Opinion with Christine Tongue: Mentioning the unmentionables
Look away now if you feel squeamish about talk of lavs, pants and pads and toilet issues in general.
My friend Mandy who has an undiagnosed neurological problem, said to me “I sometimes can’t do two things at the same time. Standing up from the loo and pulling up my pants was just too much today. I fell flat on my face — hence the new bruises!”
My friend Sue, wheelchair user, has to use incontinence pads at night when getting to the loo involves hoists and transfers to a special bathroom wheel chair. But the pads she could get free from NHS supplies are not comfortable or adequate. She has to buy her own. A large weekly expense.
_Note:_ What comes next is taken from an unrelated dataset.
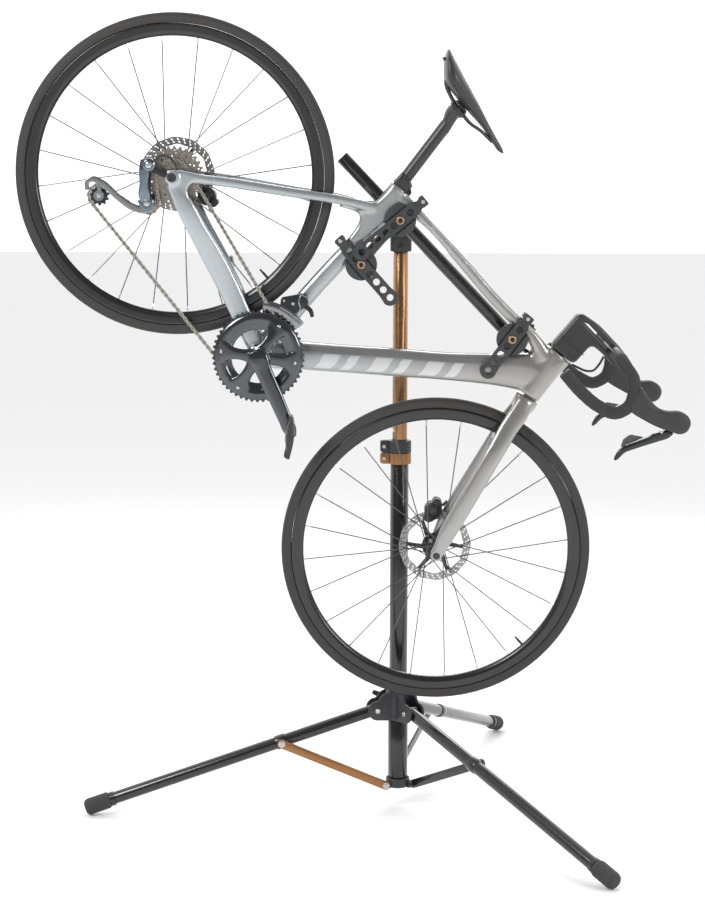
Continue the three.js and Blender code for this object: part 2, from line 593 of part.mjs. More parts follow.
// ---------- drivetrain ----------
// Belt around wheels { at, r, turn }: turn is 1 where the belt runs clockwise seen from the drive side.
function beltLine(wheels, offset) {
  const line = [];
  wheels.forEach((wheel, i) => {
    const touch = (a, b, isStart) => {
      const [dx, dz] = [b.at[0] - a.at[0], b.at[1] - a.at[1]];
      const lean = Math.acos((a.turn * a.r - b.turn * b.r) / Math.hypot(dx, dz));
      const normal = Math.atan2(dz, dx) + lean;
      return isStart ? normal + (a.turn < 0 ? Math.PI : 0) : normal + (b.turn < 0 ? Math.PI : 0);
    };
    const before = wheels[(i + wheels.length - 1) % wheels.length];
    const after = wheels[(i + 1) % wheels.length];
    let from = touch(before, wheel, false);
    let to = touch(wheel, after, true);
    while (wheel.turn > 0 && to > from) to -= 2 * Math.PI;
    while (wheel.turn > 0 && to < from - 2 * Math.PI) to += 2 * Math.PI;
    while (wheel.turn < 0 && to < from) to += 2 * Math.PI;
    while (wheel.turn < 0 && to > from + 2 * Math.PI) to -= 2 * Math.PI;
    const steps = Math.max(4, Math.ceil(Math.abs(to - from) / 0.22));
    const r = wheel.r + wheel.turn * offset;
    for (let k = 0; k <= steps; k++) {
      const turn = from + ((to - from) * k) / steps;
      line.push([wheel.at[0] + r * Math.cos(turn), wheel.at[1] + r * Math.sin(turn)]);
    }
  });
  return line;
}

function chainShape() {
  const wheels = [
    { at: [REAR_AXLE.x, REAR_AXLE.z], r: SPROCKET_R, turn: -1 },
    { at: JOCKEYS.upper, r: JOCKEY_R, turn: 1 },
    { at: JOCKEYS.lower, r: JOCKEY_R, turn: -1 },
    { at: [0, 0], r: SMALL_RING_R, turn: -1 },
  ];
  return cut(plate(beltLine(wheels, -CHAIN_HALF), ...CHAIN_Y), plate(beltLine(wheels, CHAIN_HALF),
    CHAIN_Y[0] - 2, CHAIN_Y[1] + 2));
}

function crankSet() {
  const rings = turned([[0, 43.2], [12, 43.2], [12, -43.6], [46, -43.6], [46, -39.9],
    [SMALL_RING_R - 5, -39.9],
    [SMALL_RING_R - 5, -42.9], [60, -42.9], [60, -46.5], [BIG_RING_R, -46.5], [BIG_RING_R, -49.6],
      [62, -49.6],
    [30, -60], [0, -61]], 32, false);
  return join(rings, tube([[-8, -64, 2, 20, 7], [30, -64, -6, 17, 8], [90, -68, -17, 15, 7],
    [CRANK.x, -70, CRANK.z, 12, 7],
    [CRANK.x + 12, -70, CRANK.z - 2.5, 6, 5]], 12, 0.85));
}

const leftCrank = () => join(
  tube([[10, 58, -2, 14, 8], [-4, 58, 1, 19, 9], [-60, 62, 12, 15, 7.5], [-CRANK.x, 69, -CRANK.z, 12, 7],
    [-CRANK.x - 12, 69, -CRANK.z + 2.5, 6, 5]], 12, 0.85),
  disc([0, 0], 18, 43.9, 60, 18),
);

// Flat road pedal about its spindle, which points away from the crank.
function pedalShape(side, [x, z]) {
  const [ux, uz] = [0.772, -0.636];
  const along = (s, y, half, wide) => [x + ux * s, y, z + uz * s, half, wide];
  const middle = side * 105;
  return join(
    tube([along(-42, middle, 3, 20), along(-30, middle, 6, 25), along(0, middle, 9, 26),
      along(30, middle, 7, 26), along(50, middle, 4, 24)], 12, 0.7),
    disc([x, z], 8, Math.min(side * 77.6, side * 120), Math.max(side * 77.6, side * 120), 14),
  );
}

function derailleurShape() {
  return join(
    plate([[-424, 73], [-406, 48], [-450, 34], [-466, 44], [-458, 58]], -83, -77.6),
    disc([-460, 47], 14, -90, -72, 16),
    tube([[-470, -74, 46, 13, 10], [-440, -72, 22, 12, 11], [-406, -66, -2, 13, 10]], 10, 0.8),
    disc(JOCKEYS.upper, 17, -70, -50.2, 18),
  );
}

function cageShape() {
  const [[ux, uz], [lx, lz]] = [JOCKEYS.upper, JOCKEYS.lower];
  const side = [[ux + 13, uz + 8], [ux - 4, uz + 15], [lx - 6, lz + 17], [lx - 40, lz + 12],
    [lx - 38, lz + 2],
    [lx + 4, lz - 16], [ux + 14, uz - 14]];
  const jockey = (at) => join(disc(at, JOCKEY_R - 5, -43, -39.5, 20), disc(at, 5, -49.8, -33.4, 10));
  return join(plate(side, -49.8, -47.8), plate(side, -35.2, -33.4), jockey(JOCKEYS.upper),
    jockey(JOCKEYS.lower));
}

function frontDerailleur() {
  const arc = (r, from, to) => Array.from({ length: 6 }, (_, k) => {
    const turn = THREE.MathUtils.degToRad(from + ((to - from) * k) / 5);
    return [r * Math.cos(turn), r * Math.sin(turn)];
  });
  return join(
    plate([...arc(120, 91, 140), ...arc(101.5, 140, 91)], -47.2, -45.4),
    plate([...arc(120, 91, 140), ...arc(92, 140, 91)], -37, -35),
    plate([...arc(124, 100, 122), ...arc(119, 122, 100)], -47.2, -35),
    plate([[-75, 110], [-58, 96], [-28, 118], [-36, 146], [-56, 148]], -36, -21.2),
  );
}

function caliper(x, z, turn, y, axle, slotY) {
  const [c, s] = [Math.cos(turn), Math.sin(turn)];
  const corner = (a, b) => [x + a * c - b * s, z + a * s + b * c];
  const block = plate([corner(-28, -13), corner(28, -13), corner(30, 4), corner(16, 14), corner(-16,
    14), corner(-30, 4)], y[0], y[1]);
  return cut(block, disc([axle.x, axle.z], ROTOR_R + 2, slotY - 2.2, slotY + 2.2, 36));
}

function buildDrivetrain() {
  put(bicycle, "crankset_right", crankSet(), "crank");
  put(bicycle, "crank_left", leftCrank(), "crank");
  put(bicycle, "pedal_right", pedalShape(-1, [CRANK.x, CRANK.z]), "plastic");
  put(bicycle, "pedal_left", pedalShape(1, [-CRANK.x, -CRANK.z]), "plastic");
  put(bicycle, "chain", chainShape(), "sprocket");
  put(bicycle, "rear_derailleur", derailleurShape(), "mech");
  put(bicycle, "derailleur_cage", cageShape(), "mech");
  put(bicycle, "front_derailleur", frontDerailleur(), "mech");
  put(bicycle, "front_caliper", caliper(506, 112, -1.12, [25, 58], FRONT_AXLE, 39.5), "plastic");
  put(bicycle, "rear_caliper", caliper(-338, 96, 0.12 + Math.PI, [38, 74], REAR_AXLE, 55.7), "plastic");
}

buildTripod();
buildMast();
buildHead();
buildClamp();
put(bicycle, "bike_frame", frameShape(), "paint");
put(bicycle, "fork", forkShape(), "paint");
buildCockpit();
buildSaddle();
buildWheels();
buildDrivetrain();

// The origin is the middle of the assembly's footprint, on the floor.
assembly.updateMatrixWorld(true);
const bounds = new THREE.Box3().setFromObject(assembly, true);
const middle = bounds.getCenter(V(0, 0, 0));
assembly.position.set(-middle.x, -middle.y, -bounds.min.z);

export default assembly;
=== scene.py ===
# %% [markdown]
# # A road bicycle on a folding repair stand
#
# The bicycle hangs nose down in a stand with three legs. The sizes and the joints were settled
# in CAD, so this lesson dresses that frame: every cell makes one group of pieces, at the place
# where the frame says, and gives it the finish of the real thing.

# %% Load the frame
import json
import math

import bpy
import numpy as np
from mathutils import Matrix, Vector
from mathutils.geometry import tessellate_polygon


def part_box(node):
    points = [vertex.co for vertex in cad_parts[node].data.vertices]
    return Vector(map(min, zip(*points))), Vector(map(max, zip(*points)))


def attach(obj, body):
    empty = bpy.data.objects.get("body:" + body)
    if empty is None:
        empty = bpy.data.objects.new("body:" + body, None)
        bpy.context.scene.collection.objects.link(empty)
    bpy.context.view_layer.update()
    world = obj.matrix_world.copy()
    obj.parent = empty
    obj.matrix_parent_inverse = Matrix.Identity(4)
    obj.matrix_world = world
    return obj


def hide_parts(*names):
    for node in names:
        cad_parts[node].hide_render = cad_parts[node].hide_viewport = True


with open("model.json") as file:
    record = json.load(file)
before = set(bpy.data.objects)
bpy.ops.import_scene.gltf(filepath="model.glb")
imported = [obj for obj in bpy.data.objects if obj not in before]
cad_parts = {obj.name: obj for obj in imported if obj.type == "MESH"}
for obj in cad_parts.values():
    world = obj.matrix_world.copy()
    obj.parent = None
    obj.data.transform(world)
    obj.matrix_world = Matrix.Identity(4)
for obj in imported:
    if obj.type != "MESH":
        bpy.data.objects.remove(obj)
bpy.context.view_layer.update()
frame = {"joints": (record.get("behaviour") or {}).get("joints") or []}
joints = {joint["name"]: joint for joint in frame["joints"]}

# %% [markdown]
# ## Two sets of axes
#
# The stand is upright, but the bicycle hangs turned and leaning. It is far easier to draw a
# crank or a saddle on the bicycle's own axes: x forward, y to its left and z up, in
# millimetres from the middle of the crank axle. The joints give those axes exactly: the crank's
# axle is the y axis, and the line between the wheels' axles is the x axis.

# %% The bicycle's and the stand's axes
crank_centre = np.array(joints["crank_spin"]["pos_m"])
BIKE_LEFT = np.array(joints["crank_spin"]["axis"])
axle_line = (np.array(joints["front_wheel_spin"]["pos_m"])
             - np.array(joints["rear_wheel_spin"]["pos_m"]))
BIKE_AHEAD = axle_line / np.linalg.norm(axle_line)
BIKE_AXES = np.stack([BIKE_AHEAD, BIKE_LEFT, np.cross(BIKE_AHEAD, BIKE_LEFT)])
MM = 0.001

tube_low, tube_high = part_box("mast_lower_tube")
MAST_TUBE_FOOT = 51.5  # height of the lower tube's end above the stand's own zero, mm
mast_zero = np.array([(tube_low.x + tube_high.x) / 2, (tube_low.y + tube_high.y) / 2,
                      tube_low.z - MAST_TUBE_FOOT * MM])


def on_bike(points):
    """Bicycle millimetres to metres in the frame: centre + x * ahead + y * left + z * up."""
    return crank_centre + np.asarray(points, float) @ BIKE_AXES * MM


def on_stand(points):
    """Stand millimetres, measured from the mast's foot, to metres in the frame."""
    return mast_zero + np.asarray(points, float) * MM


print("crank axle", crank_centre.round(4), "mast foot", mast_zero.round(4))

# %% [markdown]
# ## Camera
#
# The camera comes first, so that every later cell can be looked at as it will be seen. It stands
# about four metres away, level with the clamp, and looks down a little. The lens is a short
# telephoto, which keeps the wheels round.

# %% Camera
CAMERA_FROM_MAST = (-83.7, -4334.2, 1361.2)  # mm
PAN, DIP, ROLL = 0.0051, 0.124, 0.0032  # radians
LENS, SEES_TO = 77.69, 60.0  # mm, m
ahead = np.array([-math.sin(PAN) * math.cos(DIP), math.cos(PAN) * math.cos(DIP), -math.sin(DIP)])
level = np.array([math.cos(PAN), math.sin(PAN), 0.0])
above = np.cross(level, ahead)
right = level * math.cos(ROLL) + above * math.sin(ROLL)
top = above * math.cos(ROLL) - level * math.sin(ROLL)
camera_data = bpy.data.cameras.new("camera")
camera_data.lens = LENS
camera_data.clip_end = SEES_TO
camera = bpy.data.objects.new("camera", camera_data)
turn = Matrix([[right[i], top[i], -ahead[i]] for i in range(3)]).to_4x4()
camera.matrix_world = Matrix.Translation(Vector(on_stand(CAMERA_FROM_MAST))) @ turn
bpy.context.scene.collection.objects.link(camera)
bpy.context.scene.camera = camera
print("camera at", [round(v, 3) for v in camera.location])

# %% [markdown]
# ## Shells from arrays
#
# Nearly everything on a bicycle is a bent tube, a turned part or a flat plate. Each is a surface
# of two parameters, so it can be worked out as one numpy array: how far along, and how far
# round. A *shell* here is a pair: an array of points and a list of arrays of faces. Shells
# are cheap to copy and turn before they become a mesh, which is how a chain gets its links.

# %% Shell helpers: closing, turning outward, joining and copying
def with_skin(rings, loop=False, centres=None):
    """Faces over a grid: quad (i, j) joins ring i to ring i + 1. Fans on centres close the ends."""
    rings = np.asarray(rings, float)
    count, around = rings.shape[:2]
    points = rings.reshape(-1, 3)
    i = np.arange(count if loop else count - 1)[:, None] * around
    j = np.arange(around)[None, :]
    k = (j + 1) % around
    after = (i + around) % (count * around)
    faces = [np.stack([i + j, i + k, after + k, after + j], -1).reshape(-1, 4)]
    if not loop:
        first, last = centres if centres is not None else (rings[0].mean(0), rings[-1].mean(0))
        end = (count - 1) * around
        start_fan = np.stack([np.full(around, len(points)), k[0], j[0]], -1)
        end_fan = np.stack([np.full(around, len(points) + 1), end + j[0], end + k[0]], -1)
        points = np.vstack([points, first, last])
        faces += [start_fan, end_fan]
    return outward((points, faces))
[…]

Some disabled people have catheters into their bladder —you pee into a bag beside your bed. It’s convenient but leaves you prone to infection.
I’m not at that stage yet, but with my failing legs and painful back, going to the loo is now a much more difficult process. Social services have provided metal surrounds and raised toilet seats for my home. But going outside your house is a minefield.
I’ve just had to get my long suffering partner to carry one of my toilet frames to a friends house. Last time I used his loo I nearly fell over trying to hold onto his bath and a door handle —the door opened, I lurched into the cupboard etc etc. You get the picture….
Why aren’t all houses designed with potential disability in mind. Whose mad idea was it to put in low toilets in modern bathrooms with no grab rails around them? Most people are taller than me so have a long way to haul themselves up from a low seat.
But public loos are not ideal. They may have wheelchair on the door but it doesn’t mean all disabled people can use the space.
The disabled loo in Broadstairs harbour needs a “radar” key to get in —just in case you able hooligans go in and use it for antisocial behaviour I guess. It’s a kind of master key for most disabled public loos. Nothing electronic about it and anyone can buy one. But for me, even though I now have a radar key I bought on the internet, I would have to stand outside, reach for my key, put my sticks in one hand, or prop them up on the wall in order to use the key. Mandy might have fallen over by now.
You get inside and need to lock the door. Another balancing act. But oh joy, two bars on each side of the loo to grab and lift yourself up with. I wonder how others get on with washing their hands. For me it’s another balance problem with no stick to lean on and sometimes a distance to the hand dryer.
The other disabled loo at Broadstairs bandstand doesn’t need a key and is easy to get into on my scooter — which gives you a safe stable object to hang onto. Which you need because there’s a lack of grab rails and the hand dryer is the other side of the room from the sink. Take a clean hanky and give it a miss is my advice.
People using the dryer will inevitably drop water on the floor. A wet floor and sticks is not good! Which is why I like to take the scooter in with me. I can’t risk slipping. My bones are rebellious enough without shaking them up sliding on a wet floor.
What I’m talking about is often down to basic design. You won’t fall over if you have a grab rail in the right place. If you need pads and special pants let’s make sure the people who need them get the best available. As for public lavs, let’s make them accessible, clean, safe. Not locked! Why not?